The content on your Facebook page should be aimed at helping people connect to Jesus, via your church, in the real world. Or for equipping your ambassadors – your congregation – with good stuff to share with their friends so that they can connect to Jesus, via your church, in the real world. The Gospel, and the church, are real world deals – not something to click around online. But providing stuff to click around, so that people can get a sense for how your church works, is pretty vital for the primary visitor to your page – the newcomer.
I’m rethinking the way we do this stuff at Creek Road, and I’m nowhere near settled on a working model, nor does our page do the stuff I’m advocating here – this is my thinking out loud, but my e-friend Steve Fogg, who’s the Comms genius at Crossway in Melbourne, has been posting some good stuff on boosting engagement on his page lately (and this list of tips for church leaders). He also suggests promoting posts as a good way for churches to deal with the EdgeRank changes, but I think there’s a better way.

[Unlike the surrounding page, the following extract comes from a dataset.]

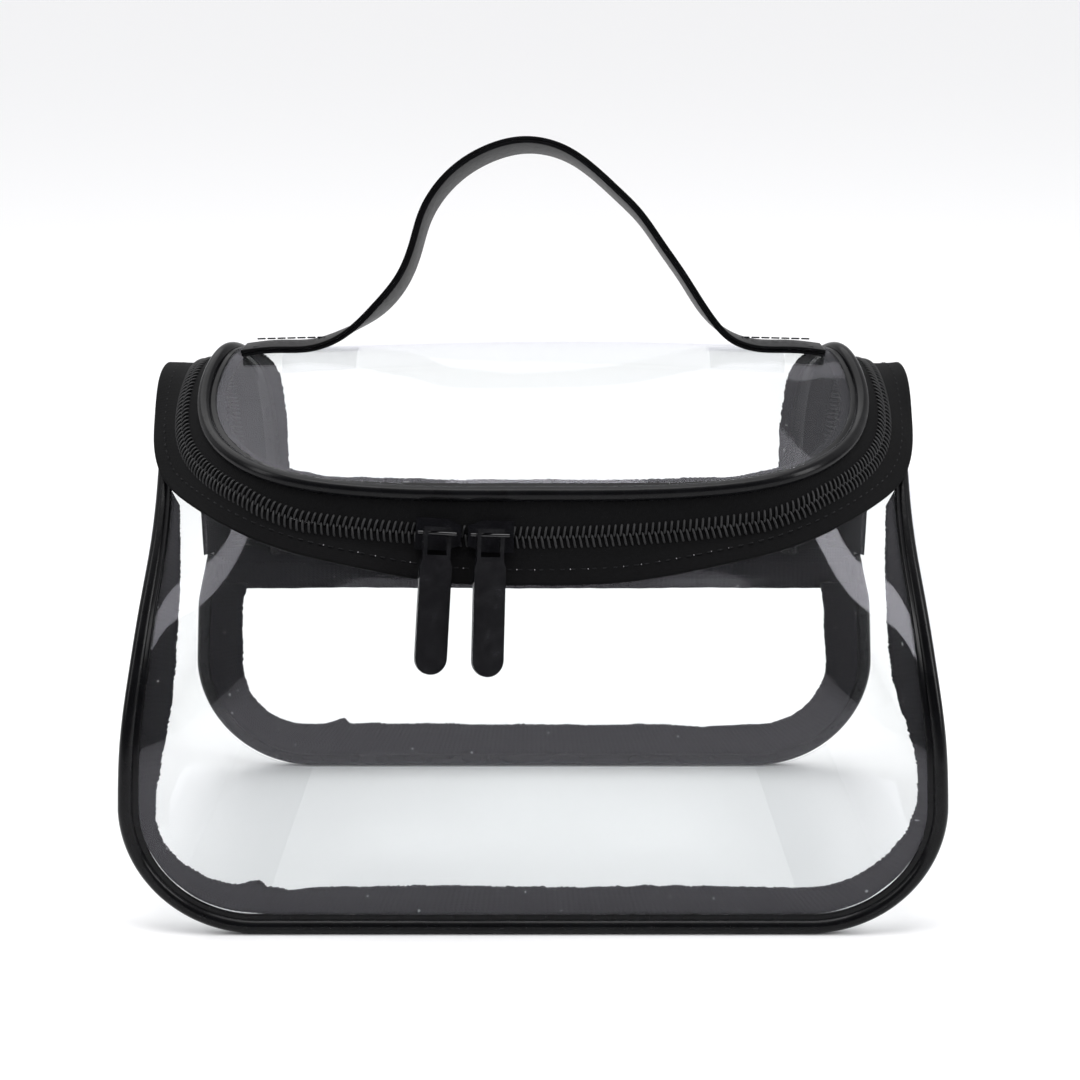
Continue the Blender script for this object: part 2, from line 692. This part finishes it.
MATERIALS = {
    "clear_pvc": clear_pvc("clear_pvc", (0.968, 0.973, 0.972), 0.008, 0.05),
    "clear_patch": clear_pvc("clear_patch", (0.97, 0.972, 0.972), 0.01, 0.07),
    "black_pvc": black_pvc("black_pvc", (0.003, 0.003, 0.0035), 0.22, 0.15, 900.0, 0.00005),
    "strap_pvc": black_pvc("strap_pvc", (0.003, 0.003, 0.0035), 0.38, 0.05, 700.0, 0.00004),
    "zip_tape": woven("zip_tape", (0.002, 0.002, 0.0023), 500.0, 420.0, 0.00008, 0.02),
    "binding": woven("binding", (0.004, 0.0036, 0.005), 350.0, 300.0, 0.00009, 0.05, 0.2),
    "coil": enamel("coil", (0.016, 0.016, 0.017), 0.45, 0.0),
    "slider": enamel("slider", (0.004, 0.004, 0.005), 0.22, 0.4),
    "thread": woven("thread", (0.008, 0.008, 0.009), 900.0, 900.0, 0.00008),
    "seam_thread": woven("seam_thread", (0.35, 0.34, 0.36), 900.0, 900.0, 0.00008),
}


def dress(piece, slot, body, *nodes, material=None):
    """Gives a piece its material and slot, its body, and the nodes it stands for."""
    piece.data.materials.append(MATERIALS[material or slot])
    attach(piece, body)
    if nodes:
        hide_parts(*nodes)
    return piece


# ================ panels
def build_front_panel():
    """The clear front sheet."""
    inset = PIPE + PANEL_GAP
    across = np.linspace(-1, 1, 161)
    lower = corner_arc(FRONT_CORNER_X, -HALF_DEPTH, inset, np.linspace(0, 1, 45))
    base = np.stack([across[None] * lower[:, :1], np.full((45, 161), -HALF_DEPTH),
                     np.repeat(lower[:, 2:], 161, axis=1)], axis=-1)
    height = np.linspace(0, 1, 75)[1:]
    upper = front_point(across[None], height[:, None], inset)
    grid = np.vstack([base, upper])
    ripple = smooth_noise(grid[..., 0] * 40, grid[..., 2] * 55, 3)
    fade = np.clip(1 - np.abs(across) ** 6, 0, 1)[None] * np.clip(grid[..., 2] / 0.02, 0, 1)
    grid[..., 1] += ripple * fade * 0.0009
    piece = dress(shell("front_panel_sheet", grid, PVC), "clear_pvc", "bag", "front_panel")


def build_back_panel():
    """The clear rear sheet, up into the hinge band."""
    inset = PIPE + PANEL_GAP
    across = np.linspace(-1, 1, 121)
    lower = corner_arc(BACK_CORNER_X, HALF_DEPTH, inset, np.linspace(0, 1, 40))
    top = (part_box("hinge_band")[0][2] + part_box("hinge_band")[1][2]) / 2
    z = np.linspace(CORNER, top, 22)[1:]
    side = np.interp(z, BACK_SIDE[:, 2], BACK_SIDE[:, 0]) - inset
    half = np.concatenate([lower[:, 0], side])
    height = np.concatenate([lower[:, 2], z])
    grid = np.stack([across[None] * half[:, None],
                     np.repeat((HALF_DEPTH - height * BACK_LEAN)[:, None], 121, axis=1),
                     np.repeat(height[:, None], 121, axis=1)], axis=-1)
    grid[..., 1] += smooth_noise(grid[..., 0] * 45, grid[..., 2] * 60, 9) * 0.0006 * (1 - np.abs(across) ** 6)
    piece = dress(shell("back_panel_sheet", grid, PVC), "clear_pvc", "bag", "back_panel")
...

Stop thinking that your Facebook page is an extension of your community, where community stuff happens – there are better tools for that, a Facebook Group, or something like The City. And start thinking of it as an extension of your mission.
Here’s some tips.
- Use it to share stories – about being part of your church, but ultimately about being a follower of Jesus.
- Use pictures as wall posts. They rank better, and people share them and like them more frequently.
- Post engaging content that challenges people. Preferably with the message of the gospel, not your spelling, or your emphasis on silly things.
- Make it about people. Help people see themselves in your church on a Sunday.
- Make it interesting. Make it informative. Give people as much information, as many photos, videos, events, and introductions to what’s going on as they’re prepared to click through while they think about coming to your church.
- Share good content that people can share with your friends that promotes the gospel.